Satisfaction is a genuine need that a part of you (often your inner child) craves and will do anything to get. Instead of resisting this desire to enjoy certain foods, give yourself permission to have the food and fully appreciate it without any guilt. If you are afraid of overdoing it, which is a valid concern at first, be strategic as to how much of your favorite food you can access at one time. If what you really want is Ben & Jerry’s ice cream, see if you can get just one Ben & Jerry’s ice cream bar in your favorite flavor. If you love a certain type of cookie or candy, find a way to get or create packages of just a couple at a time.
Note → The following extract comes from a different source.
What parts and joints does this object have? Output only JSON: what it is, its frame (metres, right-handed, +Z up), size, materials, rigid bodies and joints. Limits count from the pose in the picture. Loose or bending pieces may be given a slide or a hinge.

What so many of my clients have discovered to their amazement is that once they have permission to have their favorite foods and to experience the pleasure of satisfaction, they don’t want to eat all that much of it. When they pay attention to how good it tastes, they don’t overeat. Instead they may have just one of the two cookies they put on a plate, just one slice of pizza with a salad or just a few bites of a rich yummy dessert. That is all they really wanted, and they are amazed that by giving themselves what they really want they are intuitively and naturally in control. There isn’t any struggle or resistance.

It is when you deprive yourself, you give the food control over you. You obsess about it, eat it when no one is looking, eat too much of it or eat everything else in sight. It’s as if you are helpless to control yourself, and you are when you are unaware of the subconscious need to be satisfied that is driving your behaviors.

The same thing happens when you think you are allowing yourself a favorite food but still carry the diet mentality, believing you really shouldn’t have it and feeling guilty about it. When this happens, you can’t fully experience satisfaction. Instead the guilt feeds emotional eating, which causes you to overeat and create more fear about being out of control around this food.

When you stop judging foods as good or bad and allow yourself the pleasure of eating what you really enjoy, you discover it doesn’t take all that much to be satisfied. Even three bites can be enough, which is why some people go by the three-bite rule for yummy foods that aren’t highly nutritious, such as desserts and appetizers. I personally love dark chocolate and have two bites (1/2 square of bittersweet Bakers) with my lunch and dinner most days of the week. It does the trick and I can have chocolate in the house without overindulging. You can too.

This week, pick a food you’ve denied yourself that would be satisfying. Find a way to start off with just a bit of it in a controlled way, so you don’t scare yourself or experience overdoing it while you are still susceptible to the good/bad mentality and subsequent guilt.